We can also talk about racialising Islam through the depiction of Muslims with very specific stereotypical physical characteristics, which are mostly Middle-Eastern/North African: long hooked noses, brown skin; seen at least from the Charlie Hebdo caricatures. And of course if most of the Muslim population in countries like the UK or France are non-white, the divorce of race and Islam is highly improbable (at least in those countries).
As for the case of Houellebecq it serves him well that the word ‘Islamophobia’ is not seen as racist, obviously because as a self-confessed Islam antagonist, he doesn’t want to be seen as a racist, especially now that he’s published a novel about a France that adopts Islam as the national religion. Therefore he has many reasons to be biased towards denying that ‘Islamophobia’ is a form of racism, even if he’s not a racist himself, which was proved in court. I’ve read some of his novels, which are crude, witty and filled with characters who happen to be very bitter, a little like the author himself. He also brushes off the racism accusations aimed at him by stating that racism is elementary, whereas ‘Islamophobia’ isn’t. But as explored up to this point, there is nothing simple about racism or ‘Islamophobia’.
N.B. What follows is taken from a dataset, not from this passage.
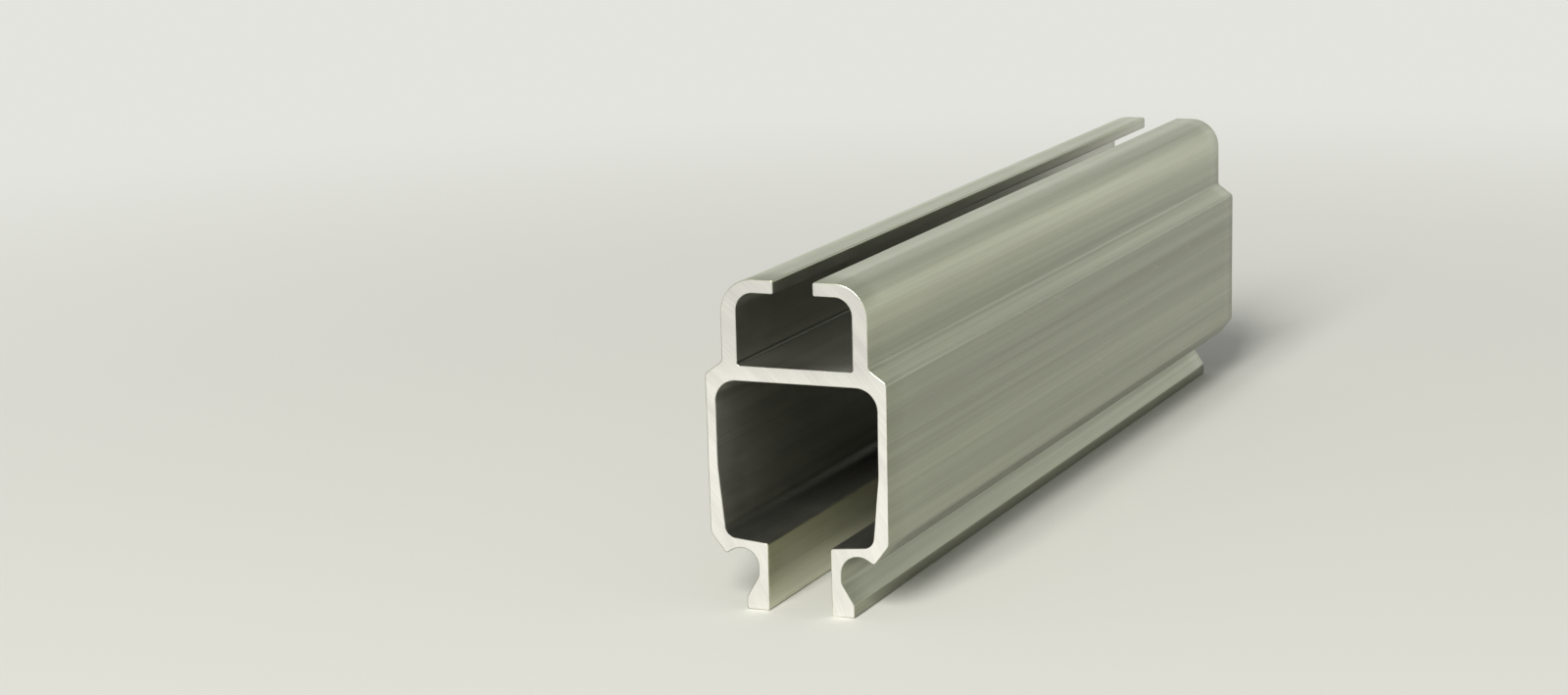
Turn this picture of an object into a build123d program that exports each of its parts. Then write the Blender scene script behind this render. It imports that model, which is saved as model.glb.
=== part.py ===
# Aluminium track profile: one straight extruded length with a T-slot channel above its web
# and a trolley channel, open downwards between two flanged feet, below it.
# X runs across the section, Y along the length and Z up. The origin is on the floor,
# midway between the feet and midway along the length.

from build123d import *
import math
import os

# Overall sizes, in millimetres
length = 435.0
overall_height = 120.0

# T-slot channel on top, hung from the lips down
upper_width = 56.0
upper_wall = 6.0
lip_thickness = 5.0
top_slot_width = 15.0
t_channel_depth = 26.2
upper_outer_radius = 12.5
upper_inner_radius = 6.5

# Web between the two channels, and the sloping shoulder outside it
web_thickness = 5.6
shoulder_width = 69.4
shoulder_above_web = 2.0
shoulder_rise = 4.9
shoulder_radius = 2.0

# Walls of the trolley channel, which thicken towards the running flanges
lower_width = 68.6
lower_wall = 3.8
lower_wall_at_flange = 6.2
chamber_top_radius = 8.0
chamber_base_radius = 4.0
thickening_height = 27.0
thickening_radius = 40.0

# Running flanges: lowest at the slot, climbing outwards
bottom_slot_width = 24.0
flange_level = 24.7
flange_slope = 5.5
flange_thickness = 3.4

# Round groove under each flange, and the beak that closes it outside
groove_radius = 6.5
groove_mouth_angle = 60.0
beak_length = 3.2
beak_radius = 1.2
lower_corner_above_flange = 2.5
lower_corner_radius = 3.0

# Legs that flare into feet below the grooves
leg_thickness = 4.0
flare_below_groove = 3.4
flare_radius = 4.0
foot_width = 8.8
foot_edge_height = 4.6
foot_edge_radius = 1.5

# Small edges
edge_radius = 0.8
web_corner_radius = 1.2
sawn_edge_chamfer = 0.3

# Levels, from the top down and from the floor up
lip_underside = overall_height - lip_thickness
web_top = lip_underside - t_channel_depth
web_underside = web_top - web_thickness
shoulder_level = web_underside + shoulder_above_web
crease_level = shoulder_level + shoulder_rise
lower_corner_level = flange_level + lower_corner_above_flange
thickening_level = flange_level + thickening_height

# Half widths, from the middle outwards
slot_edge = top_slot_width / 2
upper_outside = upper_width / 2
upper_inside = upper_outside - upper_wall
shoulder_outside = shoulder_width / 2
lower_outside = lower_width / 2
leg_inside = bottom_slot_width / 2
leg_outside = leg_inside + leg_thickness
foot_outside = leg_inside + foot_width
groove_x = leg_outside + groove_radius


# Running surface of the flange at a half width
def flange_top(half_width):
    return flange_level + (half_width - leg_inside) * math.tan(math.radians(flange_slope))


# Outside of the trolley channel's wall at a level: it leans out slightly towards the shoulder
def wall_outside(level):
    lean = (shoulder_outside - lower_outside) / (shoulder_level - lower_corner_level)
    return lower_outside + (level - lower_corner_level) * lean


# Straight runs with rounded corners, where each corner is its X, its Z and its radius
def rounded_path(start, corners, end):
    points = [(x, z) for x, z, radius in corners]
    radii = [radius for x, z, radius in corners]
    FilletPolyline(start, *points, end, radius=radii)


groove_z = flange_top(groove_x) - flange_thickness - groove_radius
chamber_base_inside = wall_outside(flange_level) - lower_wall_at_flange

with BuildPart() as track_profile:
    with BuildSketch(Plane.XZ):
        with BuildLine():
            groove = CenterArc((groove_x, groove_z), groove_radius, groove_mouth_angle, 180 - groove_mouth_angle)
            beak = groove @ 0 - groove % 0 * beak_length

            # From the top of the web round the lip, then down the outside to the groove
            rounded_path(
                (0, web_top),
                [
                    (upper_inside, web_top, web_corner_radius),
                    (upper_inside, lip_underside, upper_inner_radius),
                    (slot_edge, lip_underside, edge_radius),
                    (slot_edge, overall_height, edge_radius),
                    (upper_outside, overall_height, upper_outer_radius),
                    (upper_outside, crease_level, shoulder_radius),
                    (shoulder_outside, shoulder_level, shoulder_radius),
                    (lower_outside, lower_corner_level, lower_corner_radius),
                    (beak.X, beak.Y, beak_radius),
                ],
                groove @ 0,
            )

            # Down the leg, round the foot and up inside the trolley channel to the web
            rounded_path(
                groove @ 1,
                [
                    (leg_outside, groove_z - flare_below_groove, flare_radius),
                    (foot_outside, foot_edge_height, foot_edge_radius),
                    (foot_outside, 0, edge_radius),
                    (leg_inside, 0, edge_radius),
                    (leg_inside, flange_level, edge_radius),
                    (chamber_base_inside, flange_top(chamber_base_inside), chamber_base_radius),
                    (wall_outside(thickening_level) - lower_wall, thickening_level, thickening_radius),
                    (wall_outside(web_underside) - lower_wall, web_underside, chamber_top_radius),
                ],
                (0, web_underside),
            )
            mirror(about=Plane.YZ)
        make_face()
    extrude(amount=length / 2, both=True)
    sawn_ends = faces().filter_by(Axis.Y)
    chamfer(sawn_ends.edges(), sawn_edge_chamfer)

track_profile.part.label = "track_profile"

os.makedirs("parts", exist_ok=True)
export_step(track_profile.part, "parts/track_profile.step")
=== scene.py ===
import math

import bpy
import numpy as np
from mathutils import Matrix, Vector, geometry


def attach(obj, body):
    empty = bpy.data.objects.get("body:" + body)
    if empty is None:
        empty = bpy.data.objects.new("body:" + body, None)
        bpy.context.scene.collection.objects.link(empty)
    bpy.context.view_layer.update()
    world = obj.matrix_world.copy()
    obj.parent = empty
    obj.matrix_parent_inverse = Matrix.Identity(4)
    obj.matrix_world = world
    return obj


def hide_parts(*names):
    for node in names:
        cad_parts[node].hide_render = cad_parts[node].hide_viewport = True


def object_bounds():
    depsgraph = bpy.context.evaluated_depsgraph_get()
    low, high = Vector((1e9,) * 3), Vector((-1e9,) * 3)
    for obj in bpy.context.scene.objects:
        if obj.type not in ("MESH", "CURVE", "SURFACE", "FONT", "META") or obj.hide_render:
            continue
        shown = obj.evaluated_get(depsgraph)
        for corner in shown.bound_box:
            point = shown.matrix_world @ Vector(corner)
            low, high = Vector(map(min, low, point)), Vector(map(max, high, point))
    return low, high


# A length of extruded aluminium track, sawn off at both ends, on a pale studio floor.
# Metres, X across the section, Y along the length, Z up, feet on the floor. The section and the
# fineness of its mesh are in millimetres, and the mesh is turned into metres at the end.

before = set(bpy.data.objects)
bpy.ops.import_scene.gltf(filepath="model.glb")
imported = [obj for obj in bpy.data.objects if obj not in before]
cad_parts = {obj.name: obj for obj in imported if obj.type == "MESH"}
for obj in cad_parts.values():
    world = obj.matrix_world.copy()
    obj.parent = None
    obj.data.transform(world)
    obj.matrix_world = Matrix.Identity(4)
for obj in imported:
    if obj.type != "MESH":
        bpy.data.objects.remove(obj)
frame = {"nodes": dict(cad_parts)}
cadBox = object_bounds()
profileHeight = cadBox[1][2]
print("frame loaded:", ", ".join(frame["nodes"]))


# Camera

cameraSpot = {
    "place": (0.46121, -1.28362, 0.33116),
    "heading": 23.564,                           # degrees to the left of the length's own direction
    "tilt": 11.415,                              # degrees down
    "roll": -1.548,
    "lens": 77.746,                              # millimetres, as is the sensor
    "sensorWidth": 36.0,
}


def makeCamera(spot):
    data = bpy.data.cameras.new("camera")
    data.sensor_width = spot["sensorWidth"]
    data.lens = spot["lens"]
    camera = bpy.data.objects.new("camera", data)
    bpy.context.scene.collection.objects.link(camera)
    turn = (Matrix.Rotation(math.radians(spot["heading"]), 4, "Z")
            @ Matrix.Rotation(math.radians(90 - spot["tilt"]), 4, "X")
            @ Matrix.Rotation(math.radians(spot["roll"]), 4, "Z"))
    camera.matrix_world = Matrix.Translation(spot["place"]) @ turn
    bpy.context.scene.camera = camera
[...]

There are however proposed alternatives to the term, including ‘Islamoprejudice’ – which stresses discrimination; or ‘Anti-Muslimism’ – which emphasizes the antagonism against Muslims as people and not as a religion; or plainly criticism of Islam – which stresses the analysis of the Quran. But regardless of the chosen term, discussion must carry on so that we know when and if we are veering towards racism while debating Islam, or if we’re just using the word to halt criticism.